> **Exercise description**
In the listing that follows, locate the line containing "leaves the rail." and the line containing "before = set(bpy.data.objects)". Retype exactly those two lines and every line between them, and nothing more.

> **Data**
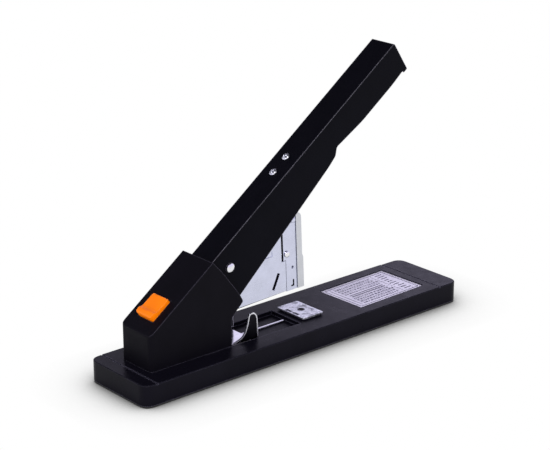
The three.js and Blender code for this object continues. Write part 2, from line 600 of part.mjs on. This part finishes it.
// ---------------------------------------------------------------- head: release latch

// A rocker on the tail of the magazine: the button tips it and its hook leaves the rail.
function releaseLatch() {
  const side = outline([
    [-69.8, 9], [-53, 9, 2], [-45.6, 18.6, 1.5], [-43.3, 18.6], [-43.3, 14], [-42.1, 14],
    [-42.1, 20, 1], [-48, 20, 2], [-56, 13, 2], [-60, 10.4, 2], [-69.8, 10.4],
  ]);
  return cut(panel(side, -2.2, 2.2), rodY(LATCH_PIN.p, LATCH_PIN.q, LATCH_PIN.radius + 0.15, -5, 5, 12));
}

add(head, 'release_latch', releaseLatch(), 'steel');
add(head, 'latch_pin', rodY(LATCH_PIN.p, LATCH_PIN.q, LATCH_PIN.radius, -7.5, 7.5, 12), 'steel');

export default stapler;
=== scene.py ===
"""Looks of a heavy-duty long-lever desktop stapler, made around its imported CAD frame.

Metres, +Z up, +X towards the front of the base. Every piece stands where its CAD node stands.
"""

import json
import math
import random

import bmesh
import bpy
from mathutils import Matrix, Vector

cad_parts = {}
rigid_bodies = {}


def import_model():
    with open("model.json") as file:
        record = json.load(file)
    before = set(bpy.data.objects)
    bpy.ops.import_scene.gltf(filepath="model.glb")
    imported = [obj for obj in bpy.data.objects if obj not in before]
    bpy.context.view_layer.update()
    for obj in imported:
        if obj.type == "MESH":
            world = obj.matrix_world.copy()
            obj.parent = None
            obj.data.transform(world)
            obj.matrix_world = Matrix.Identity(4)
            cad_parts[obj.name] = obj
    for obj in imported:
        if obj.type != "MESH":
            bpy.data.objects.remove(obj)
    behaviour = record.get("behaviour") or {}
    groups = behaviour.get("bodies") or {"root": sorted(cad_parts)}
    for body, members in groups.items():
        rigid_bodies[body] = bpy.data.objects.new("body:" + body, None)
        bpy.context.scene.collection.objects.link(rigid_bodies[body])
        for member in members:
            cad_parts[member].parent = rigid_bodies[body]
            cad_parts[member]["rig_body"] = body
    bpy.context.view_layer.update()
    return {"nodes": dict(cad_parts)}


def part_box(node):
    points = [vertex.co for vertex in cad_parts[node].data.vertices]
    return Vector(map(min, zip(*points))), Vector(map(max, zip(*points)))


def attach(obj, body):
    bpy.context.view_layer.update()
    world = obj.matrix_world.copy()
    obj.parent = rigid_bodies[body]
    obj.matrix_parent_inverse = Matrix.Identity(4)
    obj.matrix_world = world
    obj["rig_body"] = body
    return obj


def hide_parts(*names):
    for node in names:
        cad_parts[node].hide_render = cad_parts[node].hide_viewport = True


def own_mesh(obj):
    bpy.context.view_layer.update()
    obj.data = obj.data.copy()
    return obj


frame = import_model()
MM = 0.001

# ---------------------------------------------------------------- named sizes, metres unless told

HEAD_TILT = math.radians(2.5)
HEAD_PLACE = Vector((-45, 0, 40.1)) * MM
HEAD = Matrix.Translation(HEAD_PLACE) @ Matrix.Rotation(-HEAD_TILT, 4, "Y")
SHARP = math.radians(38)    # edges bent more than this are bevelled
SMALL = 0.3 * MM            # a point this close to a face counts as being on it
LABEL_LENGTH = 64.5         # millimetres, as is all of the label's chart
LABEL_WIDTH = 42.3
LABEL_TURN = math.radians(1.6)
CAMERA_AIM = Vector((0.0034, 0.0135, 0.0806))
CAMERA_BACK = Vector((-0.6185, -0.7130, 0.3303))
CAMERA_DISTANCE = 1.2
CAMERA_LENS = 112.45
SENSOR = 36

# ---------------------------------------------------------------- shader helpers


def linear(red, green, blue):
    """An sRGB colour of 0 to 255 as linear RGBA."""
    def channel(value):
        value /= 255
        return value / 12.92 if value <= 0.04045 else ((value + 0.055) / 1.055) ** 2.4
    return (channel(red), channel(green), channel(blue), 1)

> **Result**
// A rocker on the tail of the magazine: the button tips it and its hook leaves the rail.
function releaseLatch() {
  const side = outline([
    [-69.8, 9], [-53, 9, 2], [-45.6, 18.6, 1.5], [-43.3, 18.6], [-43.3, 14], [-42.1, 14],
    [-42.1, 20, 1], [-48, 20, 2], [-56, 13, 2], [-60, 10.4, 2], [-69.8, 10.4],
  ]);
  return cut(panel(side, -2.2, 2.2), rodY(LATCH_PIN.p, LATCH_PIN.q, LATCH_PIN.radius + 0.15, -5, 5, 12));
}

add(head, 'release_latch', releaseLatch(), 'steel');
add(head, 'latch_pin', rodY(LATCH_PIN.p, LATCH_PIN.q, LATCH_PIN.radius, -7.5, 7.5, 12), 'steel');

export default stapler;
=== scene.py ===
"""Looks of a heavy-duty long-lever desktop stapler, made around its imported CAD frame.

Metres, +Z up, +X towards the front of the base. Every piece stands where its CAD node stands.
"""

import json
import math
import random

import bmesh
import bpy
from mathutils import Matrix, Vector

cad_parts = {}
rigid_bodies = {}


def import_model():
    with open("model.json") as file:
        record = json.load(file)
    before = set(bpy.data.objects)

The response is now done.